Personal information
- Date of birth: 12 December 1927
- Place of birth: Montevideo, Uruguay
- Date of death: 4 March 2004 (aged 76)
- Place of death: Vicente López, Argentina
- Position: Inside forward

Senior career*
- Years: Team / Apps / (Gls)
- 1944–1945: Central Español / 37 / (21)
- 1946–1949: Nacional / 88 / (54)
- 1950–1955: River Plate / 140 / (76)
- 1956–1958: Palermo / 48 / (8)
- 1959: Cúcuta
- 1960–1961: Once Caldas
- 1963–1964: Deportivo Galicia

International career
- 1945–1946: Uruguay / 4 / (0)

= Walter Gómez =

Uruguayan footballer (1927-2004)

Walter Gómez Pardal (12 December 1927 – 4 March 2004) was a Uruguayan footballer who played as a forward in the 1940s and 1950s. Throughout his career, he played for Club Nacional de Football and Club Atlético River Plate.

Gomez was a member of the outstanding Nacional side of the late 1940s, and he scored more than 100 goals for the club before moving to River Plate. That meant the end of his international career with Uruguay as only players within the domestic league could be picked for the Celestes. Gomez had made his international debut in 1945, at the age of just 18, but despite his talent he played only four times for the national team and never scored in international football.

At River he went on to win three league titles, and formed a new La Máquina side following the great team of the early 1940s.

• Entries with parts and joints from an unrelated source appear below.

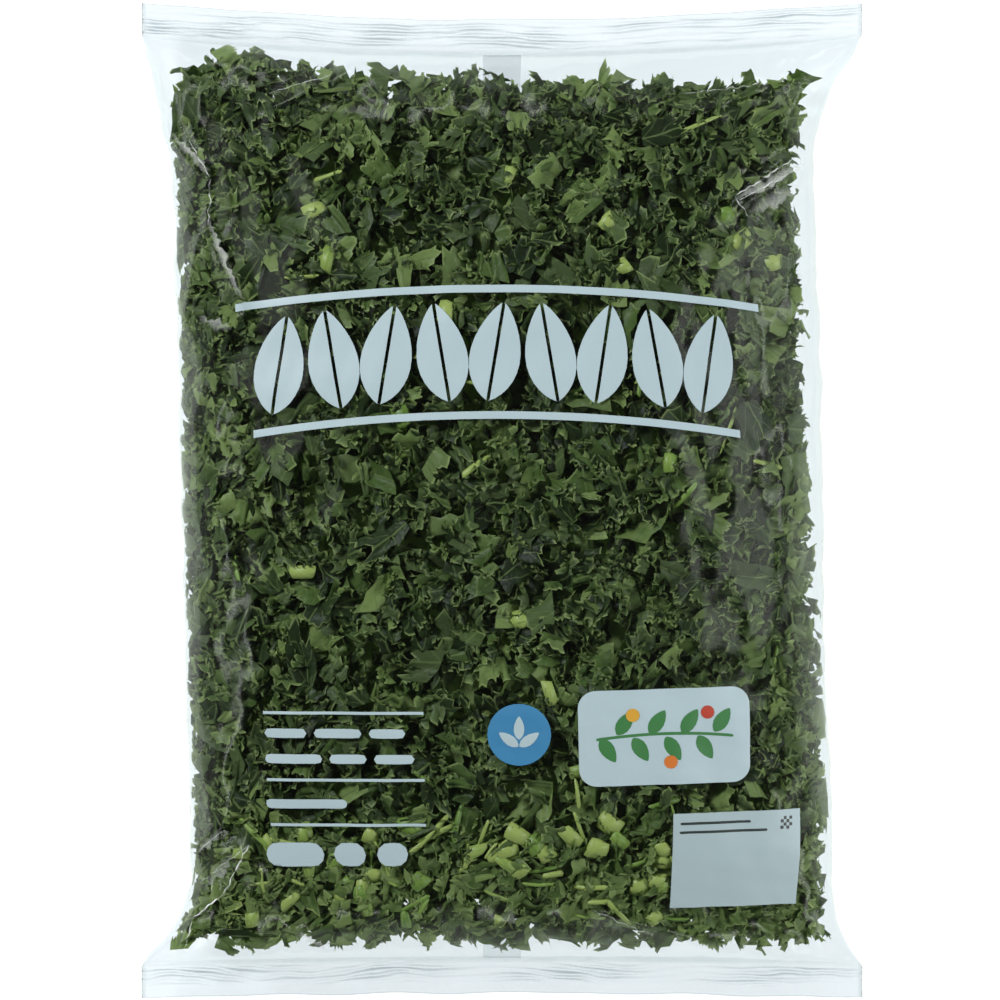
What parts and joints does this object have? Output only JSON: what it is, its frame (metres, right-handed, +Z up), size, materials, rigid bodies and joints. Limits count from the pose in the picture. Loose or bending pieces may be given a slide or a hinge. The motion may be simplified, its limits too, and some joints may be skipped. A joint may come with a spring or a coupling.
{
  "type": "bag of chopped kale",
  "caption": "Clear film pillow bag, crimp sealed at both ends and fin sealed down the back, filled with chopped curly kale and lying on its back.",
  "frame": {"origin": "on the surface the bag lies on, under the middle of the bag", "axes": "+Z up out of the bag's printed front, +Y towards the bag's top end, +X to the right as seen from the front"},
  "size_m": [0.25, 0.345, 0.0526],
  "materials": {
    "clear_film": "clear glossy packaging film",
    "kale_leaf": "waxy leaf with frilled margin",
    "kale_stem": "cut juicy stem",
    "film_ink": "satin ink printed on film"
  },
  "bodies": {
    "root": {"film_bag": "clear_film", "chopped_kale": "kale_leaf"}
  },
  "joints": []
}
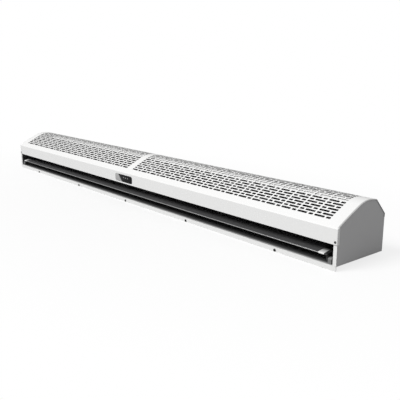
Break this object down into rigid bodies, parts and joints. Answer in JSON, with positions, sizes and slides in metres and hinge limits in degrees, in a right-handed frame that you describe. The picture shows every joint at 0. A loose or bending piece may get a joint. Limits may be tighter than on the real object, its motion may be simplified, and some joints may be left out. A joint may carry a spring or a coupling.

Gomez played as a "media-punta" (second striker) at River alongside Ángel Labruna and Félix Loustau. At the end of his career at River he played with Omar Sívori. Such was the widespread admiration of the Uruguayan inside forward that in those times the saying "La gente ya no come para ver a Walter Gómez" became a popular theme in Buenos Aires.